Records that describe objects
_ _ _
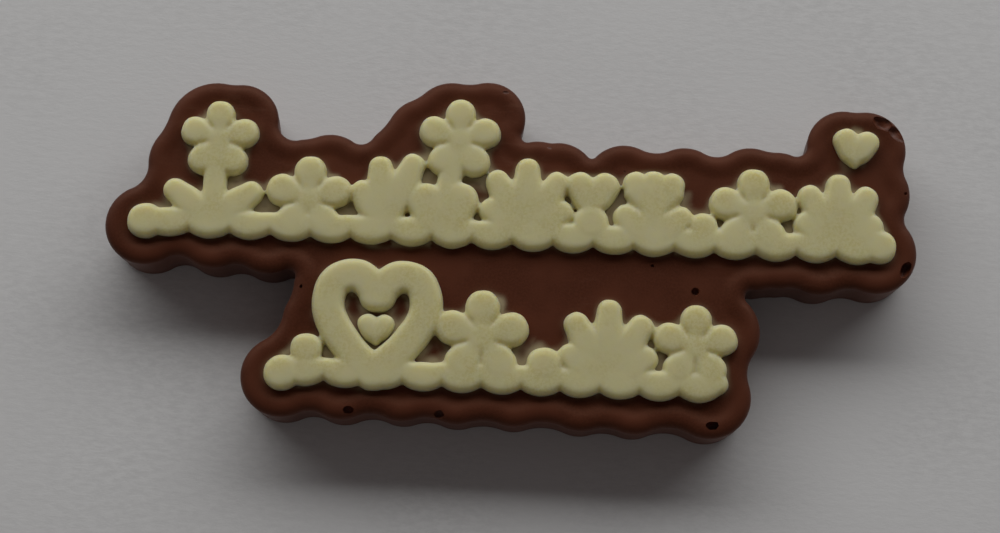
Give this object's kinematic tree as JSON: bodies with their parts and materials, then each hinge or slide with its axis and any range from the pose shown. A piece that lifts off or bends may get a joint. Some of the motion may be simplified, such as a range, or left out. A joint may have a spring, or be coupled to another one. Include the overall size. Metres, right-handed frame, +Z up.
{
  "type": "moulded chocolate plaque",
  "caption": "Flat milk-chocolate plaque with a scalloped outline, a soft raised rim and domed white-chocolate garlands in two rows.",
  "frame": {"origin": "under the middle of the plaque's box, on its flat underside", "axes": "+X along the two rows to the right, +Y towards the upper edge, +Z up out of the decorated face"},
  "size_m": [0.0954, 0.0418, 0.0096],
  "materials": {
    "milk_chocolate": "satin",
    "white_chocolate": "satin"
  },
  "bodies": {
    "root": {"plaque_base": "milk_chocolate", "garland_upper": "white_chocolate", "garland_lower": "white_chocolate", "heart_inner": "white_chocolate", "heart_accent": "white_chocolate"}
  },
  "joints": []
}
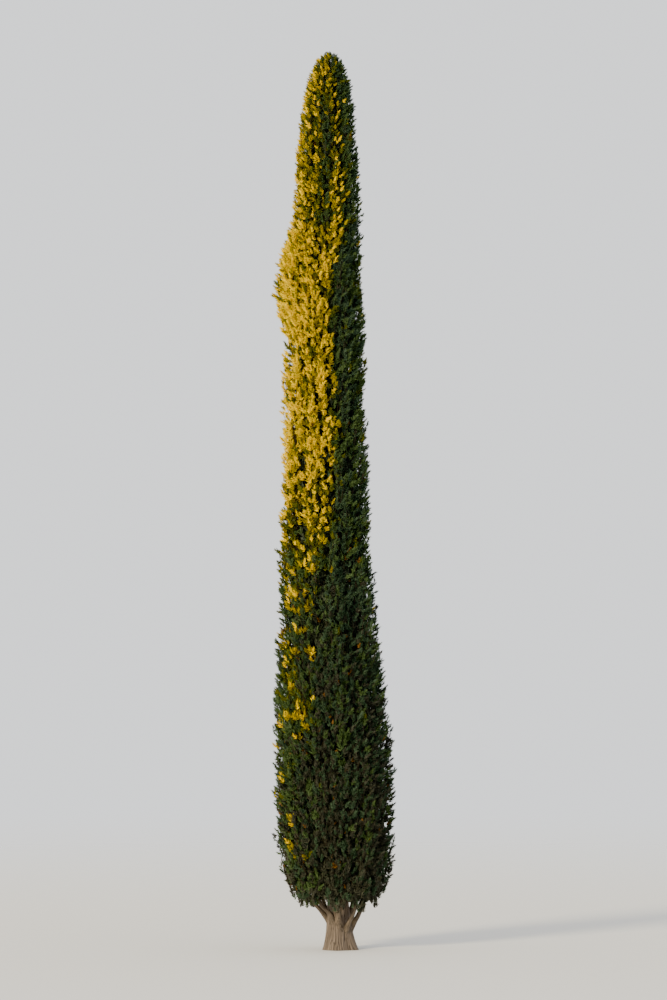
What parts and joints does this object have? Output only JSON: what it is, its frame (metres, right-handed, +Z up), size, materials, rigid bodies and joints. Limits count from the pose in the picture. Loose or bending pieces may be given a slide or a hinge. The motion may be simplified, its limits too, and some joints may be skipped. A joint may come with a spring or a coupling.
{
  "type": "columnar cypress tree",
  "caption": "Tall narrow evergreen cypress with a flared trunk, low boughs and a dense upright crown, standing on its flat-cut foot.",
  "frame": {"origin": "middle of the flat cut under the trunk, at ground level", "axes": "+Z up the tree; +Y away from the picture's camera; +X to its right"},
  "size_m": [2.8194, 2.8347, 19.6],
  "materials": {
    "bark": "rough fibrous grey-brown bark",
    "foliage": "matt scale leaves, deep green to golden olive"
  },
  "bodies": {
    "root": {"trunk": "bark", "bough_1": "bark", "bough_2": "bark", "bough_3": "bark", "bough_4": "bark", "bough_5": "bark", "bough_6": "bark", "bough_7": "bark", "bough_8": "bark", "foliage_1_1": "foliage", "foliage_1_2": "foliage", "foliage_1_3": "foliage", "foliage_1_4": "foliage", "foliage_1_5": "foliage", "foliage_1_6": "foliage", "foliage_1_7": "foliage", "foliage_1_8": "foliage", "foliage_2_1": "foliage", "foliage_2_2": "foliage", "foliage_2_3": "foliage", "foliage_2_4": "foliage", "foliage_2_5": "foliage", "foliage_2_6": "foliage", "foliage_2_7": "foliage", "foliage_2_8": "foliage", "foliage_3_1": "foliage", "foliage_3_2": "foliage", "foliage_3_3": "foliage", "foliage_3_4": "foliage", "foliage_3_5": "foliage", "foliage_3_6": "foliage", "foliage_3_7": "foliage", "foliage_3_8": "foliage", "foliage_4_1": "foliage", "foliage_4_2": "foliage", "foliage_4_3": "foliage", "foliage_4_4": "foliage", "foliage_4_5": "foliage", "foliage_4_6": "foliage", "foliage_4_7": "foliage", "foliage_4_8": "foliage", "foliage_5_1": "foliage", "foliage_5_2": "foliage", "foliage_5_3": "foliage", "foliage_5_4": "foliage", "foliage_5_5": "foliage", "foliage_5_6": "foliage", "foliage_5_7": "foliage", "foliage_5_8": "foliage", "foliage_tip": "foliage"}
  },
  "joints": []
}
_ _ _
_Goal_
Write the data back out verbatim.

_The response_
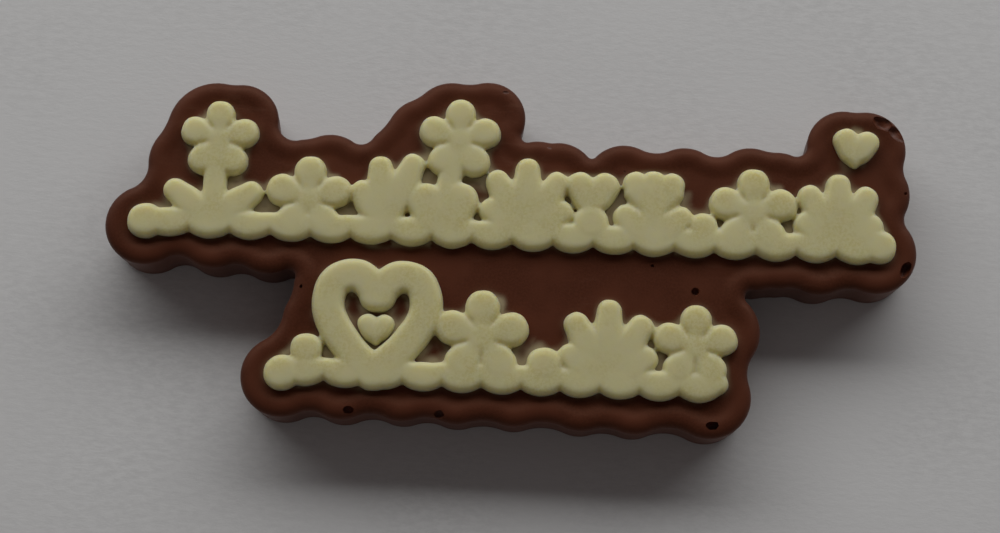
Give this object's kinematic tree as JSON: bodies with their parts and materials, then each hinge or slide with its axis and any range from the pose shown. A piece that lifts off or bends may get a joint. Some of the motion may be simplified, such as a range, or left out. A joint may have a spring, or be coupled to another one. Include the overall size. Metres, right-handed frame, +Z up.
{
  "type": "moulded chocolate plaque",
  "caption": "Flat milk-chocolate plaque with a scalloped outline, a soft raised rim and domed white-chocolate garlands in two rows.",
  "frame": {"origin": "under the middle of the plaque's box, on its flat underside", "axes": "+X along the two rows to the right, +Y towards the upper edge, +Z up out of the decorated face"},
  "size_m": [0.0954, 0.0418, 0.0096],
  "materials": {
    "milk_chocolate": "satin",
    "white_chocolate": "satin"
  },
  "bodies": {
    "root": {"plaque_base": "milk_chocolate", "garland_upper": "white_chocolate", "garland_lower": "white_chocolate", "heart_inner": "white_chocolate", "heart_accent": "white_chocolate"}
  },
  "joints": []
}
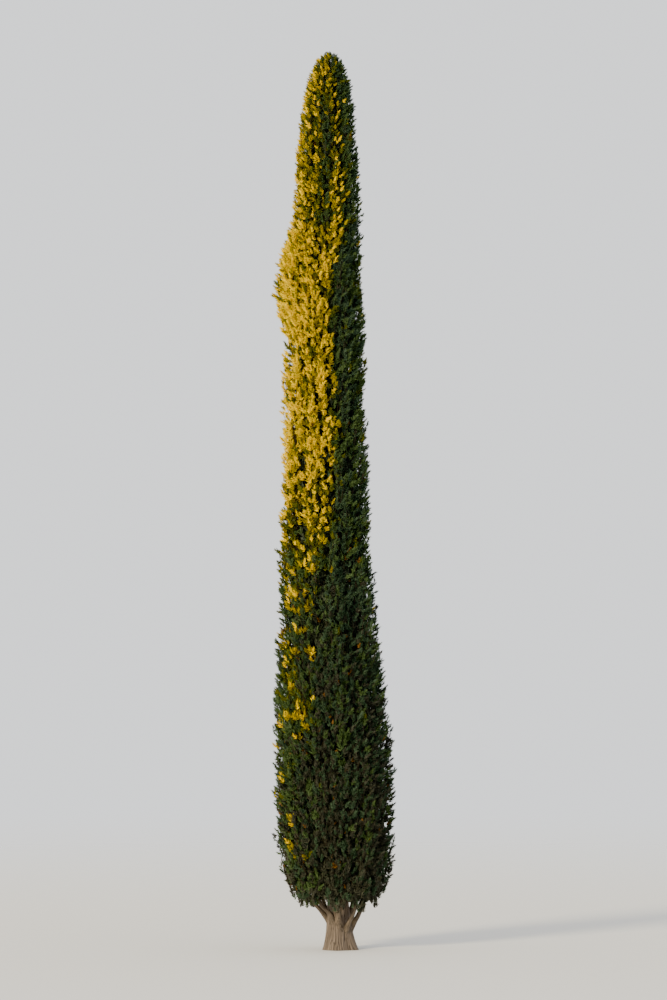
What parts and joints does this object have? Output only JSON: what it is, its frame (metres, right-handed, +Z up), size, materials, rigid bodies and joints. Limits count from the pose in the picture. Loose or bending pieces may be given a slide or a hinge. The motion may be simplified, its limits too, and some joints may be skipped. A joint may come with a spring or a coupling.
{
  "type": "columnar cypress tree",
  "caption": "Tall narrow evergreen cypress with a flared trunk, low boughs and a dense upright crown, standing on its flat-cut foot.",
  "frame": {"origin": "middle of the flat cut under the trunk, at ground level", "axes": "+Z up the tree; +Y away from the picture's camera; +X to its right"},
  "size_m": [2.8194, 2.8347, 19.6],
  "materials": {
    "bark": "rough fibrous grey-brown bark",
    "foliage": "matt scale leaves, deep green to golden olive"
  },
  "bodies": {
    "root": {"trunk": "bark", "bough_1": "bark", "bough_2": "bark", "bough_3": "bark", "bough_4": "bark", "bough_5": "bark", "bough_6": "bark", "bough_7": "bark", "bough_8": "bark", "foliage_1_1": "foliage", "foliage_1_2": "foliage", "foliage_1_3": "foliage", "foliage_1_4": "foliage", "foliage_1_5": "foliage", "foliage_1_6": "foliage", "foliage_1_7": "foliage", "foliage_1_8": "foliage", "foliage_2_1": "foliage", "foliage_2_2": "foliage", "foliage_2_3": "foliage", "foliage_2_4": "foliage", "foliage_2_5": "foliage", "foliage_2_6": "foliage", "foliage_2_7": "foliage", "foliage_2_8": "foliage", "foliage_3_1": "foliage", "foliage_3_2": "foliage", "foliage_3_3": "foliage", "foliage_3_4": "foliage", "foliage_3_5": "foliage", "foliage_3_6": "foliage", "foliage_3_7": "foliage", "foliage_3_8": "foliage", "foliage_4_1": "foliage", "foliage_4_2": "foliage", "foliage_4_3": "foliage", "foliage_4_4": "foliage", "foliage_4_5": "foliage", "foliage_4_6": "foliage", "foliage_4_7": "foliage", "foliage_4_8": "foliage", "foliage_5_1": "foliage", "foliage_5_2": "foliage", "foliage_5_3": "foliage", "foliage_5_4": "foliage", "foliage_5_5": "foliage", "foliage_5_6": "foliage", "foliage_5_7": "foliage", "foliage_5_8": "foliage", "foliage_tip": "foliage"}
  },
  "joints": []
}